Per la banca di Zurigo il caos Archegos non è stato l’unico evento negativo di un 2021 da dimenticare. La crisi è iniziata a poche settimane di distanza dal crac di Greensill, fondo d’investimento leader mondiale della supply chain finance fallito di recente di cui Credit Suisse era partner e advisor. L’amministratore delegato del gruppo, Thomas Gottstein, in carica dal 14 febbraio 2020, ha spinto per la sostituzione dei due super-manager su cui è ricaduta la principale responsabilità e l’onere del duplice fallimento, che segnala i rischi di una fase complessa in cui soprattutto oltre Atlantico la liquidità facile e l’euforia spingono verso operazione spericolate, ma deve fare i conti con una banca che si trova di fronte a elevate problematiche sistemiche. Milano Finanza, non a caso, ricorda che a partire da inizio marzo  la banca svizzera ha lasciato per strada oltre il 22% della sua capitalizzazione, a testimonianza di una crescente sfiducia di mercato nei suoi confronti.

Negli ultimi anni Credit Suisse e il suo top management si sono trovati di fronte più volte a questioni di elevata rilevanza e a problematiche e ambiguità di primaria grandezza che ne hanno messo alla prova la tenuta e hanno provocato problemi di natura reputazionale. Nell’ottobre 2019 il Chief operating officer di Credit Suisse, Pierre Olivier Bouee, il quale si è dimesso dopo aver ammesso di aver assoldato un team professionale incaricato di pedinare e spiare l’ex top manager Iqbal Khan, ex numero uno della gestione patrimoniale del gruppo passato a Ubs dopo forti dissidi con l’ex ceo di Credit Suisse, il franco-ivoriano Tidjane Thiam, temendo un’offensiva della banca rivale e connazionale verso il suo portafoglio clienti. Nel 2020 la banca è stata invece colta in imbarazzo dal default di due importanti clienti coinvolti in truffe e malversazioni, la “rivale” cinese di Starbucks, Luckin Coffee, e la piattaforma tedesca dei pagamenti Wirecard. Inoltre, sottolinea il Financial Times, Credit Suisse “rischia un danno da 680 milioni di dollari per cause legate a dei mutui cartolarizzati dell’era della crisi dei subprime” e ha dovuto recentemente cancellare “450 milioni di dollari di investimenti nel fondo York Capital” dal suo bilancio.

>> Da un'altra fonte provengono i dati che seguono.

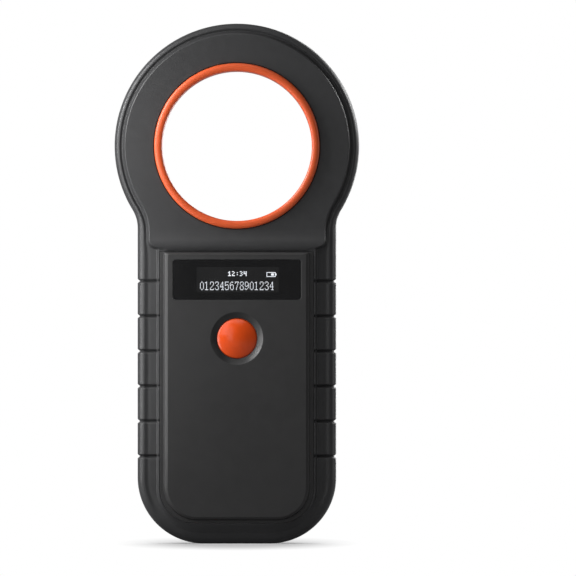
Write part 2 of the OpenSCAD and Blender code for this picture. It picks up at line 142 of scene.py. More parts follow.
def in_round_rect(x, z, half_w, z0, z1, r0, r1):
    """Distance inside a rectangle with round corners, r0 at its foot and r1 at its head."""
    side, mid, half_h = np.abs(x), (z0 + z1) / 2, (z1 - z0) / 2
    r = np.where(z < mid, r0, r1)
    dx, dz = side - (half_w - r), np.abs(z - mid) - (half_h - r)
    outside = np.hypot(np.maximum(dx, 0), np.maximum(dz, 0))
    return r - outside - np.minimum(np.maximum(dx, dz), 0)


def in_poly(poly, x, y):
    inside = np.zeros(len(x), bool)
    for i in range(len(poly)):
        x0, y0 = poly[i - 1]
        x1, y1 = poly[i]
        spans = (y0 > y) != (y1 > y)
        inside ^= spans & (x < (x1 - x0) * (y - y0) / (y1 - y0 if y1 != y0 else 1) + x0)
    return inside


def unit_circle(segments):
    angle = np.arange(segments) * 2 * math.pi / segments
    return np.cos(angle), np.sin(angle)


def circle(x, z, r, segments):
    cos, sin = unit_circle(segments)
    return np.stack([x + r * cos, z + r * sin], 1)


def round_rect(half_w, z0, z1, r0, r1, steps, side_zs=()):
    """Loop round a rectangle with corner radii r0 at its foot and r1 at its head, from the
    foot's right corner up. side_zs adds points on both sides."""
    def corner(x, z, r, start):
        angles = [start + math.pi / 2 * k / steps for k in range(steps + 1)]
        return [(x + r * math.cos(a), z + r * math.sin(a)) for a in angles]
    return np.array(
        corner(half_w - r0, z0 + r0, r0, -math.pi / 2)
        + [(half_w, z) for z in side_zs]
        + corner(half_w - r1, z1 - r1, r1, 0.0)
        + corner(-(half_w - r1), z1 - r1, r1, math.pi / 2)
        + [(-half_w, z) for z in side_zs[::-1]]
        + corner(-(half_w - r0), z0 + r0, r0, math.pi))


def window_loop(half_w, half_h, r, inset=0.0, steps=8):
    """Round-cornered loop centred on the display window, moved in by inset."""
    return round_rect(half_w - inset, WINDOW_Z - half_h + inset, WINDOW_Z + half_h - inset,
                      r - inset, r - inset, steps)


def u_loop(half_w, z0, r):
    """Down the right side of a round-cornered frame from CORNER_R, along its foot and up."""
    right = [(half_w, CORNER_R)]
    for k in range(25):
        a = -math.pi / 2 * k / 24
        right.append((half_w - r + r * math.cos(a), z0 + r + r * math.sin(a)))
    return right + [(x, z0) for x in (6, 0, -6)] + [(-x, z) for x, z in right[::-1]]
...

Gottstein, ad della banca, si trova ora di fronte alla necessità di coniugare due necessità complementari ma che possono coesistere solo con un lavoro delicato e preciso. Da un lato, preservare la presenza nei suoi depositi di una fascia ampia di clienti ricchi e facoltosi che si affidano alle sue attività di risparmio gestito ricostruendo l’affidabilità del suo nome; dall’altro, partecipare alla partita classica delle banche di investimento, fondamentale per cercare redditività in tempi di bassi tassi d’interesse e elevata incertezza, senza subire pressioni per assumersi una quota di rischio ingiustificata da parte di elementi del top management.

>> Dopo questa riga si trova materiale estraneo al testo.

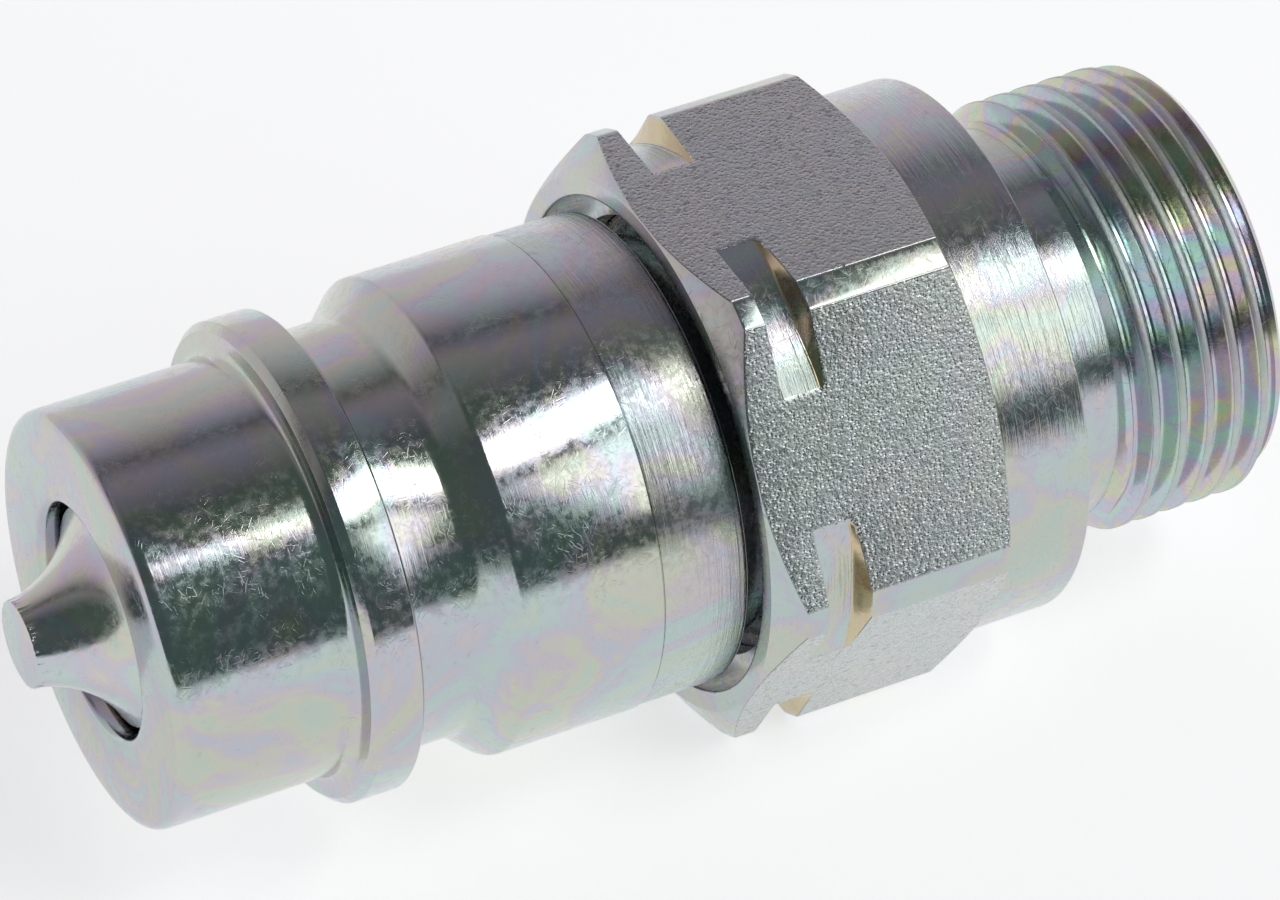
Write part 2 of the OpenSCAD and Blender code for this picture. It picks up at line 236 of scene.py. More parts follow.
def plug_body():
    """The turned body: nose, collar, lock groove, barrel and tail, with its bore."""
    seal_x = X_TAIL - SPIGOT_LENGTH + SEAL_INSET
    seal_end = seal_x + SEAL_GROOVE_WIDTH
    outer = [
        (0, MOUTH_R, 0.45), (0, NOSE_R, 0.6), (X_COLLAR, NOSE_R, 0.7),
        (X_COLLAR, BARREL_R - COLLAR_CHAMFER, 0.06), (X_COLLAR + COLLAR_CHAMFER, BARREL_R, 0.1),
        (X_GROOVE - EDGE_CHAMFER, BARREL_R, 0.06), (X_GROOVE, BARREL_R - EDGE_CHAMFER, 0.06),
        (X_GROOVE, GROOVE_R, 0.4), (X_RAMP, GROOVE_R, 0.9), (X_BARREL, BARREL_R, 0.4),
        (X_TURNED, BARREL_R, 0.03), (X_TURNED + 0.06, BARREL_R - EDGE_CHAMFER, 0.03),
        (X_TURNED + EDGE_CHAMFER, TURNED_R, 0.03), (X_SHOULDER, TURNED_R, 0.4),
        (X_SHOULDER, TAIL_RELIEF_R, 0.1),
        (X_SHOULDER + TAIL_RELIEF_LENGTH, TAIL_RELIEF_R, 0.1),
        (X_SHOULDER + TAIL_THREAD_START, TAIL_R, 0.1), (X_TAIL - TAIL_THREAD_END, TAIL_R, 0.1),
        (X_TAIL - SPIGOT_LENGTH, SPIGOT_R, 0.1), (seal_x, SPIGOT_R, 0.05),
        (seal_x, SEAL_GROOVE_R, 0.1), (seal_end, SEAL_GROOVE_R, 0.1),
        (seal_end, SPIGOT_R, 0.05), (X_TAIL, SPIGOT_R, 0.2)]
    clip_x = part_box("retaining_ring")[0].x / MM - CLIP_PLAY
    clip_end = clip_x + CLIP_GROOVE_WIDTH
    inner = [
        (X_TAIL, GUIDE_R, 0.2), (clip_end, GUIDE_R, 0.02), (clip_end, CLIP_R, 0.05),
        (clip_x, CLIP_R, 0.05), (clip_x, GUIDE_R, 0.02), (X_GUIDE_STEP, GUIDE_R, 0.05),
        (X_GUIDE_STEP, CHAMBER_R, 0.05), (X_SEAT + CHAMBER_R - MOUTH_R, CHAMBER_R, 0.2),
        (X_SEAT, MOUTH_R, 0.1)]
    corners = outer + inner
    ring = corners[-1:] + corners + corners[:1]
    profile = rounded(ring)[1:-1]
    return finish_mesh(lathe(profile), "plug_shell", "housing", 30)


# ---- Adapter ---------------------------------------------------------------


def soft_min(a, b, width):
    """The smaller of two values, with the corner between them rounded."""
    h = max(width - abs(a - b), 0) / width
    return min(a, b) - h * h * width / 4


def hex_radius(turn):
    """Centre to surface at that angle: six flats with turned corners."""
    sector = math.radians(60)
    off = (turn + sector / 2) % sector - sector / 2
    return soft_min(HEX_R / math.cos(off), CORNER_R, HEX_EDGE_ROUND)


def hex_turns():
    """Angles round the hexagon, closer together at its edges."""
    edge = math.degrees(math.acos(HEX_R / CORNER_R))
    mark = math.degrees(math.acos(HEX_R / MARK_R))
    half = [2.5, 5, 7.5, 10, mark - 0.5, mark, mark + 0.6, 15, 17.5, 20, 22.5, 25,
            edge - 0.9, edge - 0.5, edge - 0.25, edge, edge + 0.25, edge + 0.5, edge + 1.2]
    sector = [-30] + [-d for d in reversed(half)] + [0] + half
    return [math.radians(60 * k + d) for k in range(6) for d in sector]


def hex_profile(turn):
    """The outside from the recess to the start of the thread at that angle."""
    r = hex_radius(turn)
    groove_r = min(r, MARK_R)
    mark_x = X_HEX + MARK_START
    chamfer = (r - FACE_R) * math.tan(FRONT_CHAMFER)
    rear = (r - FLANGE_R) * math.tan(REAR_CHAMFER)
    return [
        (X_HEX + RECESS_DEPTH, RECESS_R, 0.2), (X_HEX, RECESS_R, 0.2), (X_HEX, FACE_R, 0.05),
        (X_HEX + chamfer, r, 0.1), (mark_x, r, 0.05), (mark_x, groove_r, 0.15),
        (mark_x + MARK_FLOOR, groove_r, 0.3), (mark_x + MARK_WIDTH, r, 0.06),
        (X_HEX_END - rear, r, 0.1), (X_HEX_END, FLANGE_R, 0.03),
        (X_FLANGE_END, FLANGE_R, 0.15), (X_FLANGE_END, RELIEF_R, 0.35),
        (X_RELIEF_END, RELIEF_R, 0)]


def thread_rows():
    """(distance along the pitch, depth below the crest) over one pitch."""
    crest, flank = THREAD_CREST / 2, math.tan(THREAD_FLANK)
    foot = crest + THREAD_DEPTH * flank
    # The small numbers round the edge of the crest and the corner of the root
    half = [(0.0, 0.0), (crest - 0.03, 0.0), (crest + 0.02, 0.03),
            (crest + 0.12, 0.12 / flank), (foot - 0.11, THREAD_DEPTH - 0.11 / flank),
            (foot - 0.04, THREAD_DEPTH - 0.05), (foot + 0.03, THREAD_DEPTH),
            (THREAD_PITCH / 2, THREAD_DEPTH)]
    return half + [(THREAD_PITCH - x, d) for x, d in reversed(half[1:-1])]


def thread_point(along, depth, x_shift):
    """A point of the thread, cut off by the relief cone and the end chamfer."""
    x = min(max(along + x_shift, X_RELIEF_END), X_END)
    rise = RELIEF_R + (x - X_RELIEF_END)
    chamfer = THREAD_R - max(0, x - (X_END - THREAD_CHAMFER))
    return x, min(THREAD_R - depth, rise, chamfer)


def adapter_inside():
    """From the thread's end face through the bore to the recess."""
    cone_x = X_END - (CONE_MOUTH_R - SOCKET_R) / math.tan(CONE_ANGLE)
    bore_r = SPIGOT_R + SPIGOT_PLAY
    return [
        (X_END, CONE_MOUTH_R, 0.1), (cone_x, SOCKET_R, 0.1), (X_STOP, SOCKET_R, 0.1),
        (X_STOP, PASSAGE_R, 0.15), (X_TAIL, PASSAGE_R, 0.1), (X_TAIL, bore_r, 0.05),
        (X_TAIL - SPIGOT_LENGTH, bore_r, 0.05), (X_TAIL - BORE_CHAMFER_END, THREAD_R, 0.05),
        (X_HEX + RECESS_DEPTH, THREAD_R, 0.05), (X_HEX + RECESS_DEPTH, RECESS_R, 0)]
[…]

Un dualismo che contraddistingue buona parte dell’alta finanza europea in una fase in cui buona parte delle tentazioni vengono da oltre Atlantico, dal mercato americano: nel 2021 dunque assieme alla reputazione Credit Suisse metterà in gioco la stessa credibilità della finanza elvetica, a lungo oasi di stabilità nelle buriane borsistiche globali. Dal 30 aprile sarà coadiuvato dal nuovo presidente Antonio Horta-Osorio, che attualmente è il direttore del gruppo Lloyds Bank e prenderà il posto di Urs Rohner che si ritirerà dopo aver raggiunto il limite di dodici anni alla presidenza di Credit Suisse. Un cambio di governance in cui si inserisce un rimpasto importante ai vertici della sezione della banca d’investimento dopo una fase di grave debolezza finanziaria: a testimonianza del fatto che anche nell’alta finanza il primo obiettivo da conseguire per qualsiasi amministratore che voglia fare un lavoro performante è quello di saldare una base fiduciaria solida e inscalfibile per preservare l’immagine della banca da scandali e attività spericolate.